As a side note, when compiled as a native app, how does Codea respond to iOS requests to dump memory?
@syntonica I’m not sure how your using your ~290K words, but I have a dictionary file of 300,249 words. It takes .8 seconds to read the file and create a table of words. It takes .023 seconds to read each word in the table. If I do a search for words in the format of …a…e… where the . can be any letter, I find 492 words and it takes .32 seconds. I’m doing this on an iPad Air. You should also look into using readText and saveText.
@dave1707 Are you pruning your trie? I’m also using a lowly iPad mini 2, so not the fastest horse in the race! Edit: iPad Air isn’t that much faster than the mini. Which algorithm and data structure are you using?
Not sure what read/saveText are, but I’ll look into them. Thanks!
As an aside, I’ve got using string.match implemented now, ugly code, but I can cream it into a coroutine now.
What do you mean by pruning a trie and why. I put all of my 300,249 words in a table and read the table each time. Using the table is extreamly fast. I can read every word in the table in .023 seconds.

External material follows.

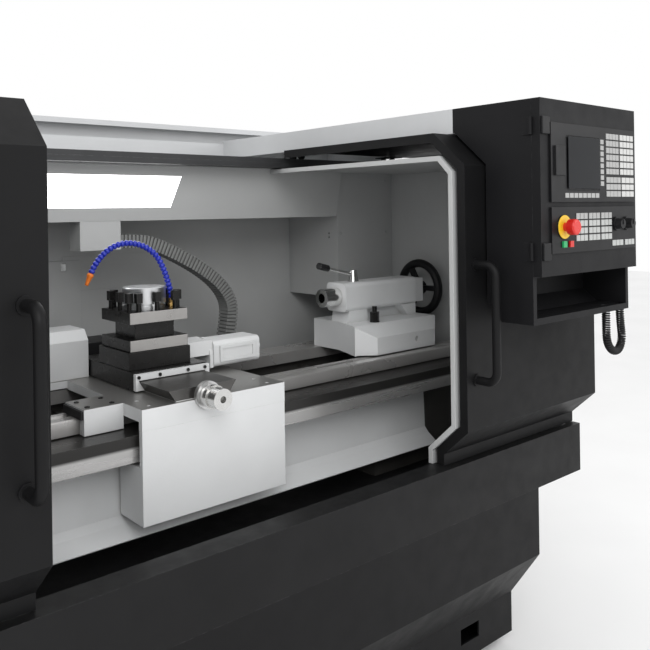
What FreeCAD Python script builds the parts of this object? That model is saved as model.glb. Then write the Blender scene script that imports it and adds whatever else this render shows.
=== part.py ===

@syntonica If I do a search for every word that has the following letters
str...t, it will find 203 words in .9 seconds. That’s
str anywhere in the word followed by any 3 letters followed by a
t. Can you give me an example of the letters that you use with the 2 blanks. I don’t have anything written to search my list for that but I’ll see what I come up with.
Okay. I’ve hacked in a counter to do 400 iterative before yielding, but it never gets there. It calls addWord and never comes back.
What is up with coroutines?
@dave1707 A trie (short for “reTRIEval”) is a data structure shaped like a tree. Every branch represents a letter in a word and traversing it from the top (called the root!?!) it will spell every word in the dictionary you feed it. Building it is expensive, but I can find every word that can be made with a given seven letters in under .01 seconds. Add a blank and it takes up to 3 seconds. Worst case is seven common letters and both blanks and it takes up to 3 minutes. Verifying it by sending the word list back in takes about .2 seconds.
Using a flat list would take forever for these purposes. Generating a single Scrabble move would take about a day.
@syntonica When you say 7 letters and 2 blanks, are you saying all 9 letters words, or are you saying every words that has those letters from 2 characters to 9 characters. For instance using the 7 letters ( redsact) then some of the words would be (act) (red) (trace) and the 2 blanks could be any other 2 characters.
@dave1707 When I searched for the anagrams of “redsact”, I get 249 words from 2 to 7 letters in well under a second (“REDACTS” and “SCARTED” for the win!)
Add one blank and 4 seconds lasted, I get 390 words.
When I add the two blanks, I get 15,693 different words from 2 to 9 letters, but it took five minutes (I’m using a not-so-quick and dirty recursive anagram algorithm.) Really a bad case.
The algorithm you describe is what I will need to generate moves, but I need to find a better algorithm that prunes impossible words faster, which I think I have lying around here somewhere.
Still doesn’t help me at the front end though. Right now, I just have an alter pop up before the big freeze…
@syntonica I’m writing a routine now that will do what you show. I’ll let you know my times when I get it done.
@syntonica My routine takes forever. I didn’t even let it finish. I’ll have to try a different way.
Duh! Finally got my coroutine to work. All the docs say feed it a function. They didn’t say ANONYMOUS function! Just surround my statement with function() and end and it’s working very well. My splash screen is running at 40fps, so looks okay and my wait alert only pops up for a second now with no freezing, just a tad bit of sluggishness.
@syntonica I changed my search routine and came up with these numbers. A search with
redsact gave me 286 words in .6 seconds. A search with
redsact (1 blank) gave me 3455 words in 1.5 seconds. A search with
redsact (2 blanks) gave me 17642 words in 2.3 seconds. That’s an improvement over my previous search that took forever. I haven’t verified the words, but that would take an awful long time. I tried
a (2 blanks) and the words looked OK.
@syntonica I fixed an error in my code. Here are the new counts and times. Using
redsact I found 286 words in .62 seconds. Using
redsact & 1 blank I found 3,455 words in 1.43 seconds. Using
redsact & 2 blanks I found 16,022 words in 2.35 seconds. That’s searching 300,249 words.
Considering the speed of string matching, I changed my anagraming code to flat file and my numbers now mirror yours. Very bizarre since these sorts of operations used to be very expensive! It’s a trade off. The dawg is much faster with no blanks, but hopelessly slow with two. Even with optimization, I could only get it down to 30 second. Checking for duplicates really slows things down where the flat file method makes no duplicates.
Right now, I’m considering how to use flat file to generate moves. If I go flat file, then it may be possible to sort the word list by word length rather than alpha to keep search times even faster. However, in the end, I think the day will be faster in the end.